I don't why I need all that "stuff," but I do know that the only way for me to function on all cylinders all day long in a demanding environment is to have all my "stuff" together from the start. There's something reassuring about waking up, knowing that you just have to get yourself prettied-up and grab your "stuff". Maybe that way of thinking is a product of my up bringing - and if it is I'm A-OK with it.

Each and every night, I plan out my next day. Sounds like Mom to me! Lay out clothes and pack shoes - check. Put out any special hair things and accessories for the morning - check. Dig out dirty containers from today's lunch, clean - check. Pack lunch - check. Charge cell and iPod- check. Go through work bag and locate monthly train pass - check. Morning comes and of course, I give myself only enough time to get ready, pick up my "stuff" and go.

Jackie: This year I left to go to college. As expected I was so excited to move on and live independently, but the one thing I was not expecting to feel was guilt. For as long as I can remember, I was always with my Mom in the mornings for at least 11 years of my life. Every morning was the same routine: Put the lunches together, make her a drink, start the car, pack the car, and carry the bags up the grade school steps where Mom works. I never thought that I would miss doing these little things for her, but I do.
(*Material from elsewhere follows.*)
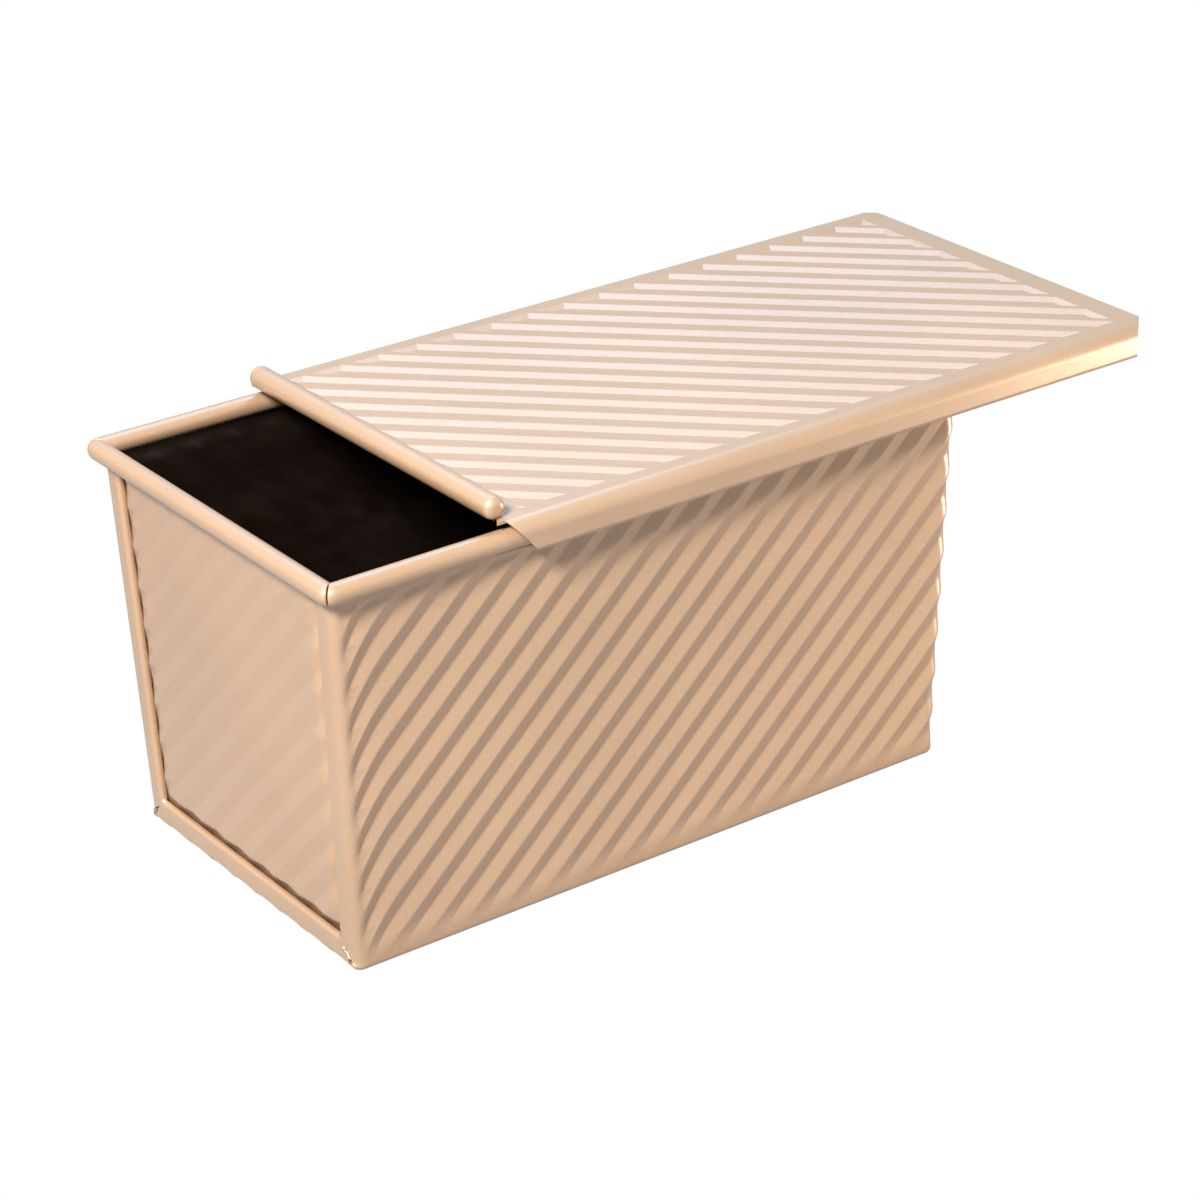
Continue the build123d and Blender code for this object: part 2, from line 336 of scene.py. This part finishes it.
def coating_group():
    """Sprayed satin coating: fine grain, slow drift of tone, rubbed edges and faint scuffs."""
    group, enter, leave = effect_group(
        "Satin coating",
        {"Tint": COATING_COLOUR, "Edge tint": RUBBED_COATING},
        {
            "Roughness": COATING_ROUGHNESS,
            "Grain size": COATING_GRAIN,
            "Grain": 0.15,
            "Edge wear": 0.12,
        },
    )
    place = joined(group, "ShaderNodeTexCoord", {}).outputs["Object"]
    grain = noise(group, place, enter["Grain size"], 2.0)
    cloud = noise(group, place, COATING_CLOUD, 3.0)
    scuff = noise(group, stretched(group, place, SCUFF_STRETCH), 1.0, 2.0)
    flake = reckoned(group, "SUBTRACT", ranged(group, grain, 0.35, 0.65), 0.5)
    speck = reckoned(group, "MULTIPLY", flake, enter["Grain"])
    tone = reckoned(group, "ADD", ranged(group, cloud, 0.3, 0.7, 0.93, 1.07), speck)
    toned = joined(
        group, "ShaderNodeVectorMath", {"operation": "SCALE"}, Vector=enter["Tint"], Scale=tone
    ).outputs["Vector"]
    bend = joined(group, "ShaderNodeNewGeometry", {}).outputs["Pointiness"]
    patchy = reckoned(group, "MULTIPLY", ranged(group, bend, 0.53, 0.62), cloud)
    worn = reckoned(group, "MULTIPLY", patchy, enter["Edge wear"])
    change = ranged(group, scuff, 0.3, 0.7, -0.05, 0.05)
    group.links.new(mixed(group, worn, toned, enter["Edge tint"]), leave["Color"])
    group.links.new(reckoned(group, "ADD", change, enter["Roughness"]), leave["Roughness"])
    group.links.new(grain, leave["Height"])
    return group


def release_and_shade_group():
    """Dark release coating, kept near-black as painted shade for the pan's shaded inside:
    baked-on speckle, faint wipe marks and uneven sheen.
    """
    group, enter, leave = effect_group(
        "Shaded release coating", {"Tint": INSIDE_COATING_AND_SHADE, "Wiped tint": WIPED_COATING_AND_SHADE}, {}
    )
    place = joined(group, "ShaderNodeTexCoord", {}).outputs["Object"]
    wipe = noise(group, stretched(group, place, WIPE_STRETCH), 1.0, 3.0)
    marks = ranged(group, wipe, 0.45, 0.8)
    group.links.new(mixed(group, marks, enter["Tint"], enter["Wiped tint"]), leave["Color"])
    group.links.new(ranged(group, wipe, 0.3, 0.7, 0.4, 0.55), leave["Roughness"])
    group.links.new(noise(group, place, INNER_SPECKLE, 2.0), leave["Height"])
    return group


def wire_group():
    """Drawn steel, near-black as painted shade for the rim's corner slot: fine die lines, dull
    patches and bright rubbed spots.
    """
    group, enter, leave = effect_group(
        "Drawn steel", {"Tint": WIRE_SHADE_TINT, "Rubbed tint": RUBBED_STEEL}, {}
    )
    place = joined(group, "ShaderNodeTexCoord", {}).outputs["Object"]
    patch = noise(group, place, OXIDE_PATCH, 3.0)
    bright = ranged(group, patch, 0.5, 0.75)
    group.links.new(mixed(group, bright, enter["Tint"], enter["Rubbed tint"]), leave["Color"])
    group.links.new(ranged(group, patch, 0.3, 0.7, 0.55, 0.3), leave["Roughness"])
    group.links.new(noise(group, place, DRAWN_LINES, 1.0), leave["Height"])
    return group


def principled(name):
    """A new node material and its Principled shader."""
    material = bpy.data.materials.new(name)
    material.use_nodes = True
    shader = material.node_tree.nodes["Principled BSDF"]
    return material, shader


def finish_from(group, name, tint, bump_height):
    """A node material whose colour, roughness and bump come from an effect group."""
    material, shader = principled(name)
    tree = material.node_tree
    effect = tree.nodes.new("ShaderNodeGroup")
    effect.node_tree = group
    effect.inputs["Tint"].default_value = (*tint, 1.0)
    bump = joined(
        tree, "ShaderNodeBump", {},
        Strength=BUMP_STRENGTH, Distance=bump_height, Height=effect.outputs["Height"],
    )
    tree.links.new(effect.outputs["Color"], shader.inputs["Base Color"])
    tree.links.new(effect.outputs["Roughness"], shader.inputs["Roughness"])
    tree.links.new(bump.outputs["Normal"], shader.inputs["Normal"])
    return material, shader, effect


def outer_coating():
    """Satin champagne coating on the outside of the folded sheet."""
    values = settings()
    material, shader, effect = finish_from(
        coating_group(), "Champagne coating", values.coating_colour, COATING_BUMP
    )
    effect.inputs["Roughness"].default_value = values.coating_roughness
    shader.inputs["Metallic"].default_value = COATING_METAL
    shader.inputs["Coat Weight"].default_value = 1.0
    shader.inputs["Coat Roughness"].default_value = CLEAR_COAT_ROUGHNESS
    shader.inputs["Coat IOR"].default_value = CLEAR_COAT_IOR
    return material


def shaded_inside_coating():
    """Dark release coating inside the pan, near-black as painted shade for its shaded inside.
    """
    # The inside colour paints the shade inside the pan as well as its dark coating
    material, shader, _ = finish_from(
        release_and_shade_group(), "Inside coating and shade", settings().inside_shade_colour, COATING_BUMP
    )
    shader.inputs["Specular IOR Level"].default_value = INNER_SPECULAR
    return material


def sheet_coats():
    """Coating outside and the darker one inside, whose darkness is partly painted shade, then
    both sides of a lapped edge.
    """
    outside = bpy.data.materials.get("Champagne coating") or outer_coating()
    inside = bpy.data.materials.get("Inside coating and shade") or shaded_inside_coating()
    return [outside, inside, outside, outside]


def paint(node, material):
    """Gives a CAD node one material."""
    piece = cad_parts[node]
    piece.data.materials.clear()
    piece.data.materials.append(material)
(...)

She and my father recently came to visit me at college and we all had a great time together. My mom and I indulged in a piece of chocolate cake for dessert after dinner. My dad bought a pair of sunglasses at the mall that cost as much as an iPod. In the car ride back to my dorm I realized that my mom had a CD of mine that I accidentally left behind playing in the car. When I asked her about why she was listening to the CD, she said that listens to it frequently. That was the moment I realized that the feeling I was having wasn’t guilt, but sadness because I missed her and cared about her just as much as she does for me. I long for the days that I helped her in the morning, but they will always remain in my memory.

Comments

jcdoyle53 (anonymous) says...

I always love your stories. SOOOO true I'm sending this blog to Jaclyn.